[What to work on]
Your task is to extract every line from the material below exactly.

[Provided data]
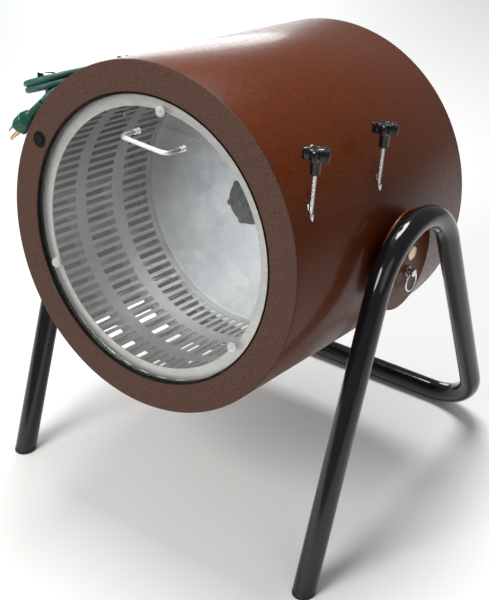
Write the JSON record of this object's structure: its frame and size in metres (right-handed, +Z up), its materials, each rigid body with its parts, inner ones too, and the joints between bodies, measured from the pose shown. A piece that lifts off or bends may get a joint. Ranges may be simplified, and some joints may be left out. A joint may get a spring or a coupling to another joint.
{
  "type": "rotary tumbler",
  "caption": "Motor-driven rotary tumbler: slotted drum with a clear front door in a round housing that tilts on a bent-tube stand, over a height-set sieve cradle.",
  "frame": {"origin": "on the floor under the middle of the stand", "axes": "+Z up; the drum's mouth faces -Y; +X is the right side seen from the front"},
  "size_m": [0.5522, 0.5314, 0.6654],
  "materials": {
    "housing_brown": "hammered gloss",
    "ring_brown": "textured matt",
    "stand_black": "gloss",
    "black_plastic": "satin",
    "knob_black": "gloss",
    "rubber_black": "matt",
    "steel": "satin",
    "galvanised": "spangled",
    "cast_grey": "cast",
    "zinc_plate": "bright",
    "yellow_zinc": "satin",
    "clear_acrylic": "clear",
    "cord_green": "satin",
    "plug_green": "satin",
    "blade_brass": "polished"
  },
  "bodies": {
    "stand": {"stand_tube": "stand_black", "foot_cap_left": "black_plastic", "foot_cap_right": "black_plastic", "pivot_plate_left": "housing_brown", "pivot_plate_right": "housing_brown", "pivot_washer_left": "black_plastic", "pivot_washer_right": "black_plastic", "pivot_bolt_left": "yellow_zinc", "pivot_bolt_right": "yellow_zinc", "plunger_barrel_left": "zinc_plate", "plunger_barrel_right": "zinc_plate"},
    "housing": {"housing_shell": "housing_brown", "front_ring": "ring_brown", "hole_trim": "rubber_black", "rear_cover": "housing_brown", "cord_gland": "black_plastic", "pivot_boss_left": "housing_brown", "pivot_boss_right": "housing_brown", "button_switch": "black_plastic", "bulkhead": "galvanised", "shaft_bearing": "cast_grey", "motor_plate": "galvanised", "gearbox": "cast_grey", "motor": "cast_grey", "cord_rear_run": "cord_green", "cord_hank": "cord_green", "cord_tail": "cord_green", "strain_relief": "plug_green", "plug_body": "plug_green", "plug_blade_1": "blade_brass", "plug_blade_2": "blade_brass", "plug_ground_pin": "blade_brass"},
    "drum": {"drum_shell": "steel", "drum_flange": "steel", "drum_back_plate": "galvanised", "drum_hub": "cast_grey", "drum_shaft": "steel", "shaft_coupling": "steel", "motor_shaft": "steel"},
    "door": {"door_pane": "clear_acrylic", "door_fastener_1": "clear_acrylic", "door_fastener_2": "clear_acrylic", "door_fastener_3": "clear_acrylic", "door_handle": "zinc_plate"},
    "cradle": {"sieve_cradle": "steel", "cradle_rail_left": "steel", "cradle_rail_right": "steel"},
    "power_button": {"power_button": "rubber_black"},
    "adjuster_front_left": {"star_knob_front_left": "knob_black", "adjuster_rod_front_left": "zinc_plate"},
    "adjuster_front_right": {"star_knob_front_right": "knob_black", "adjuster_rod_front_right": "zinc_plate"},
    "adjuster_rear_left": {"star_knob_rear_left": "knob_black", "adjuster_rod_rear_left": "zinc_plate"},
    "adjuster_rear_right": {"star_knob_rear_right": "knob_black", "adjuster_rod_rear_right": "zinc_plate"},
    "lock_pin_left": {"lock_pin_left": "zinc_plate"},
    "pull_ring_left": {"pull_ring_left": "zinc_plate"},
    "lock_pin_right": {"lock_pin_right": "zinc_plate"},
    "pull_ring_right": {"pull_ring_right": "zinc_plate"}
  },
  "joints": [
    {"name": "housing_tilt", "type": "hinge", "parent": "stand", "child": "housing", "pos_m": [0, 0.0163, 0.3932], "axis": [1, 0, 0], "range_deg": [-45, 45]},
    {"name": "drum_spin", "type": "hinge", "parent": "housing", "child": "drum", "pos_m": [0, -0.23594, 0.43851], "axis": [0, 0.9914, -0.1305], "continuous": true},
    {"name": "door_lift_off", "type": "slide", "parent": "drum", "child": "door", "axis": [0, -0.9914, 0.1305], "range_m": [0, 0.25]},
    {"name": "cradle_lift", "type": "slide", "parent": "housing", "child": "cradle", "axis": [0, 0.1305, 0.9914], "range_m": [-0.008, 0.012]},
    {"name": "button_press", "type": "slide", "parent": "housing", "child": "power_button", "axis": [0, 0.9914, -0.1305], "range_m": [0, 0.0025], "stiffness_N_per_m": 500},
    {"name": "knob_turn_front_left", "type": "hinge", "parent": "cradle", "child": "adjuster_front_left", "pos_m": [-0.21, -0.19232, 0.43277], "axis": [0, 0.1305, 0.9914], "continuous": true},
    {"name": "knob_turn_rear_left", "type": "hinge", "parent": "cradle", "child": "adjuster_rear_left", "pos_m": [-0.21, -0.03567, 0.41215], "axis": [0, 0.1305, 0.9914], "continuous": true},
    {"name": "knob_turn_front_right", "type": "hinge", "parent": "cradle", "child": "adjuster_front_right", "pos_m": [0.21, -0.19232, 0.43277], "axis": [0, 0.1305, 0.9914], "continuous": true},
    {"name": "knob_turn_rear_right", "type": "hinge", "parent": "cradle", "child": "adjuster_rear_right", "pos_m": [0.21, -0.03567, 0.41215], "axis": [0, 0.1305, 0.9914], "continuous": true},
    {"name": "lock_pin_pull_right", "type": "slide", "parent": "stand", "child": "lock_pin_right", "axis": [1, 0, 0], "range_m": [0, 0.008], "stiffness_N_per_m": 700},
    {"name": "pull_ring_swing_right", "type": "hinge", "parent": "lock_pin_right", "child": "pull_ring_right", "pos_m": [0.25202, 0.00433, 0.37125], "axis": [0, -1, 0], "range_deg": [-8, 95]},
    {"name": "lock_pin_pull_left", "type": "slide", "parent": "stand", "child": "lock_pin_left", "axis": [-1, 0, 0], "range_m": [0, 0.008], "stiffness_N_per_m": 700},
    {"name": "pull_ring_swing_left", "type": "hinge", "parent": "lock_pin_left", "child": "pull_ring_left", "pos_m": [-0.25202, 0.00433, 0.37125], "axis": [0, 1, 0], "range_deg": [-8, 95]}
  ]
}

[Exercise output]
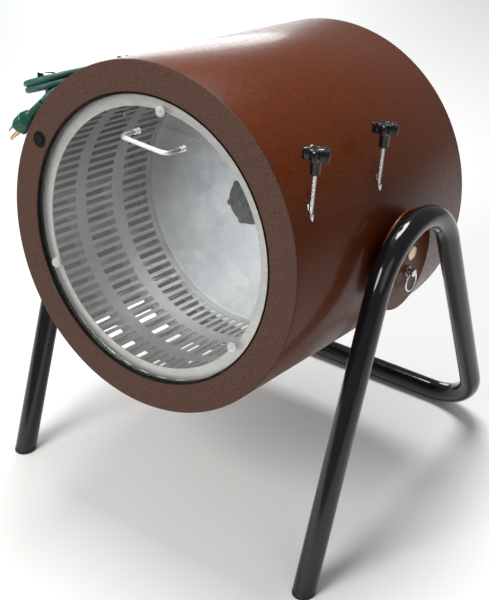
Write the JSON record of this object's structure: its frame and size in metres (right-handed, +Z up), its materials, each rigid body with its parts, inner ones too, and the joints between bodies, measured from the pose shown. A piece that lifts off or bends may get a joint. Ranges may be simplified, and some joints may be left out. A joint may get a spring or a coupling to another joint.
{
  "type": "rotary tumbler",
  "caption": "Motor-driven rotary tumbler: slotted drum with a clear front door in a round housing that tilts on a bent-tube stand, over a height-set sieve cradle.",
  "frame": {"origin": "on the floor under the middle of the stand", "axes": "+Z up; the drum's mouth faces -Y; +X is the right side seen from the front"},
  "size_m": [0.5522, 0.5314, 0.6654],
  "materials": {
    "housing_brown": "hammered gloss",
    "ring_brown": "textured matt",
    "stand_black": "gloss",
    "black_plastic": "satin",
    "knob_black": "gloss",
    "rubber_black": "matt",
    "steel": "satin",
    "galvanised": "spangled",
    "cast_grey": "cast",
    "zinc_plate": "bright",
    "yellow_zinc": "satin",
    "clear_acrylic": "clear",
    "cord_green": "satin",
    "plug_green": "satin",
    "blade_brass": "polished"
  },
  "bodies": {
    "stand": {"stand_tube": "stand_black", "foot_cap_left": "black_plastic", "foot_cap_right": "black_plastic", "pivot_plate_left": "housing_brown", "pivot_plate_right": "housing_brown", "pivot_washer_left": "black_plastic", "pivot_washer_right": "black_plastic", "pivot_bolt_left": "yellow_zinc", "pivot_bolt_right": "yellow_zinc", "plunger_barrel_left": "zinc_plate", "plunger_barrel_right": "zinc_plate"},
    "housing": {"housing_shell": "housing_brown", "front_ring": "ring_brown", "hole_trim": "rubber_black", "rear_cover": "housing_brown", "cord_gland": "black_plastic", "pivot_boss_left": "housing_brown", "pivot_boss_right": "housing_brown", "button_switch": "black_plastic", "bulkhead": "galvanised", "shaft_bearing": "cast_grey", "motor_plate": "galvanised", "gearbox": "cast_grey", "motor": "cast_grey", "cord_rear_run": "cord_green", "cord_hank": "cord_green", "cord_tail": "cord_green", "strain_relief": "plug_green", "plug_body": "plug_green", "plug_blade_1": "blade_brass", "plug_blade_2": "blade_brass", "plug_ground_pin": "blade_brass"},
    "drum": {"drum_shell": "steel", "drum_flange": "steel", "drum_back_plate": "galvanised", "drum_hub": "cast_grey", "drum_shaft": "steel", "shaft_coupling": "steel", "motor_shaft": "steel"},
    "door": {"door_pane": "clear_acrylic", "door_fastener_1": "clear_acrylic", "door_fastener_2": "clear_acrylic", "door_fastener_3": "clear_acrylic", "door_handle": "zinc_plate"},
    "cradle": {"sieve_cradle": "steel", "cradle_rail_left": "steel", "cradle_rail_right": "steel"},
    "power_button": {"power_button": "rubber_black"},
    "adjuster_front_left": {"star_knob_front_left": "knob_black", "adjuster_rod_front_left": "zinc_plate"},
    "adjuster_front_right": {"star_knob_front_right": "knob_black", "adjuster_rod_front_right": "zinc_plate"},
    "adjuster_rear_left": {"star_knob_rear_left": "knob_black", "adjuster_rod_rear_left": "zinc_plate"},
    "adjuster_rear_right": {"star_knob_rear_right": "knob_black", "adjuster_rod_rear_right": "zinc_plate"},
    "lock_pin_left": {"lock_pin_left": "zinc_plate"},
    "pull_ring_left": {"pull_ring_left": "zinc_plate"},
    "lock_pin_right": {"lock_pin_right": "zinc_plate"},
    "pull_ring_right": {"pull_ring_right": "zinc_plate"}
  },
  "joints": [
    {"name": "housing_tilt", "type": "hinge", "parent": "stand", "child": "housing", "pos_m": [0, 0.0163, 0.3932], "axis": [1, 0, 0], "range_deg": [-45, 45]},
    {"name": "drum_spin", "type": "hinge", "parent": "housing", "child": "drum", "pos_m": [0, -0.23594, 0.43851], "axis": [0, 0.9914, -0.1305], "continuous": true},
    {"name": "door_lift_off", "type": "slide", "parent": "drum", "child": "door", "axis": [0, -0.9914, 0.1305], "range_m": [0, 0.25]},
    {"name": "cradle_lift", "type": "slide", "parent": "housing", "child": "cradle", "axis": [0, 0.1305, 0.9914], "range_m": [-0.008, 0.012]},
    {"name": "button_press", "type": "slide", "parent": "housing", "child": "power_button", "axis": [0, 0.9914, -0.1305], "range_m": [0, 0.0025], "stiffness_N_per_m": 500},
    {"name": "knob_turn_front_left", "type": "hinge", "parent": "cradle", "child": "adjuster_front_left", "pos_m": [-0.21, -0.19232, 0.43277], "axis": [0, 0.1305, 0.9914], "continuous": true},
    {"name": "knob_turn_rear_left", "type": "hinge", "parent": "cradle", "child": "adjuster_rear_left", "pos_m": [-0.21, -0.03567, 0.41215], "axis": [0, 0.1305, 0.9914], "continuous": true},
    {"name": "knob_turn_front_right", "type": "hinge", "parent": "cradle", "child": "adjuster_front_right", "pos_m": [0.21, -0.19232, 0.43277], "axis": [0, 0.1305, 0.9914], "continuous": true},
    {"name": "knob_turn_rear_right", "type": "hinge", "parent": "cradle", "child": "adjuster_rear_right", "pos_m": [0.21, -0.03567, 0.41215], "axis": [0, 0.1305, 0.9914], "continuous": true},
    {"name": "lock_pin_pull_right", "type": "slide", "parent": "stand", "child": "lock_pin_right", "axis": [1, 0, 0], "range_m": [0, 0.008], "stiffness_N_per_m": 700},
    {"name": "pull_ring_swing_right", "type": "hinge", "parent": "lock_pin_right", "child": "pull_ring_right", "pos_m": [0.25202, 0.00433, 0.37125], "axis": [0, -1, 0], "range_deg": [-8, 95]},
    {"name": "lock_pin_pull_left", "type": "slide", "parent": "stand", "child": "lock_pin_left", "axis": [-1, 0, 0], "range_m": [0, 0.008], "stiffness_N_per_m": 700},
    {"name": "pull_ring_swing_left", "type": "hinge", "parent": "lock_pin_left", "child": "pull_ring_left", "pos_m": [-0.25202, 0.00433, 0.37125], "axis": [0, 1, 0], "range_deg": [-8, 95]}
  ]
}